Minister for Presidential Affairs
- In office 1961–?
- President: Kwame Nkrumah

Minister for Information and Broadcasting
- In office 1960–1962
- President: Kwame Nkrumah
- Preceded by: Position established
- Succeeded by: L. R. Abavana

Personal details
- Born: 1911
- Died: 1994 (aged 82–83)
- Party: Convention People's Party

= Tawia Adamafio =

Ghanaian minister

Tawia Adamafio (born Joseph Tawia Adams; 1911 – 1994) was a Ghanaian politician, who served as a government minister under Kwame Nkrumah.

==Biography==
Adamafio was born Joseph Tawia Adams, but Africanized his name in 1946, while working as a clerk for the Supreme Court in Accra. A leading member of the Convention People's Party (CPP), he travelled to England to pursue law studies in 1956; there, he organized the National Association of Socialist Students Organization (NASSO) to support the CPP from London. Upon his return to Accra, he rose to become general-secretary of the CPP. In 1960 he was named minister for information and broadcasting in the Nkrumah government, and the following year he was appointed to the influential position of minister for presidential affairs.

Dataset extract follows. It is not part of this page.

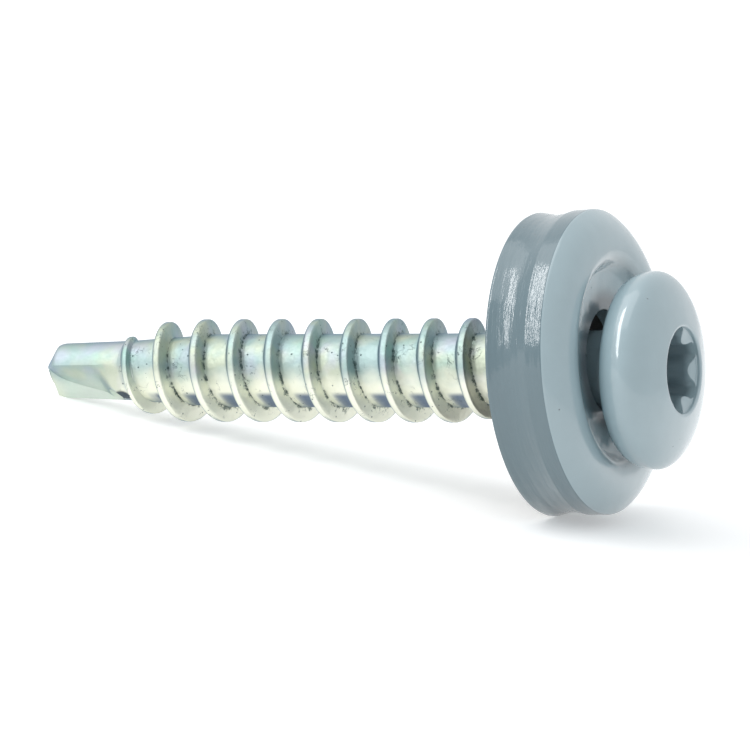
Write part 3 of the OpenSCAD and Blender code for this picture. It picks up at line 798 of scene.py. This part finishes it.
# Ground: a plain pale floor that glows a little for the camera and for reflections, so the
# camera sees it as white round the screw's shadow.
FLOOR_GREY, FLOOR_GLOW, FLOOR_REACH = (0.88, 0.88, 0.88, 1), (0.35, 0.35, 0.35, 1), 2.0
ground_mesh = bpy.data.meshes.new("ground")
ground = bmesh.new()
bmesh.ops.create_grid(ground, x_segments=1, y_segments=1, size=FLOOR_REACH)
ground.to_mesh(ground_mesh)
ground.free()
pale, floor_tree, floor_shader = new_material("pale_floor")
floor_shader["Base Color"].default_value = FLOOR_GREY
floor_shader["Roughness"].default_value = 0.9
floor_shader["Specular IOR Level"].default_value = 0.1
floor_shader["Emission Color"].default_value = FLOOR_GLOW
path = add(floor_tree, "ShaderNodeLightPath").outputs
glow = calc(floor_tree, "MAXIMUM", path["Is Camera Ray"], path["Is Glossy Ray"])
floor_tree.links.new(glow, floor_shader["Emission Strength"])
ground_mesh.materials.append(pale)
floor = bpy.data.objects.new("ground", ground_mesh)
bpy.context.scene.collection.objects.link(floor)

# Light: a bright, even, pale room, a wide softbox overhead and a long narrow one high on the
# camera's side, toward the tip.
ROOM_COLOUR, ROOM_STRENGTH, ROOM_REFLECTED, ROOM_SEEN = (0.95, 0.98, 1.0, 1), 0.68, 0.2, 0.42
AIM_AT = Vector((0.004, 0, 0.006))
world = bpy.data.worlds.new("studio")
bpy.context.scene.world = world
world.use_nodes = True
room = world.node_tree
background = room.nodes["Background"].inputs
background["Color"].default_value = ROOM_COLOUR
path = add(room, "ShaderNodeLightPath").outputs
reflected = calc(room, "MULTIPLY_ADD", path["Is Glossy Ray"], ROOM_REFLECTED, ROOM_STRENGTH)
seen = calc(room, "MULTIPLY_ADD", path["Is Camera Ray"], ROOM_SEEN, reflected)
room.links.new(seen, background["Strength"])


def lamp(name, way, tall_way, distance, size, radiance):
    """A soft area lamp aimed at the screw; way and tall_way are in parts toward the camera's side,
    up and along the axis to the head; distance and size are in metres."""
    data = bpy.data.lights.new(name, "AREA")
    data.shape = "RECTANGLE"
    data.size, data.size_y = size
    data.energy = radiance * math.pi * size[0] * size[1]
    obj = bpy.data.objects.new(name, data)
    z = (near * way[0] + up * way[1] + axis * way[2]).normalized()
    y = near * tall_way[0] + up * tall_way[1] + axis * tall_way[2]
    y = (y - z * y.dot(z)).normalized()
    facing_screw = Matrix((y.cross(z), y, z)).transposed().to_4x4()
    obj.matrix_world = Matrix.Translation(AIM_AT + z * distance) @ facing_screw
    bpy.context.scene.collection.objects.link(obj)


lamp("top_softbox", (0.25, 0.95, -0.1), (1, 0, 0), 0.60, (0.8, 0.6), 0.8)
lamp("key_softbox", (0.638, 0.638, -0.432), (-0.7, 0.7, 0), 0.45, (0.06, 0.50), 6.5)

After an attempt on Nkrumah's life in August 1962, Adamafio was detained along with minister of foreign affairs Ako Adjei and H. H. Cofie-Crabbe, the executive secretary of the CPP. The three were acquitted following a trial, led by chief justice Kobina Arku Korsah along with the two Supreme Court judges William Van Lare and Edward Akufo-Addo, which lasted from September to November 1963. The acquittal was harshly criticized by Nkrumah; he responded by sacking Korsah, while Van Lare and Akufo-Addo resigned from the Supreme Court. After constitutional amendments, a new trial was help before a pro-government panel in March 1964, where all three were sentenced to death. Nkrumah later commuted their sentences to life imprisonment.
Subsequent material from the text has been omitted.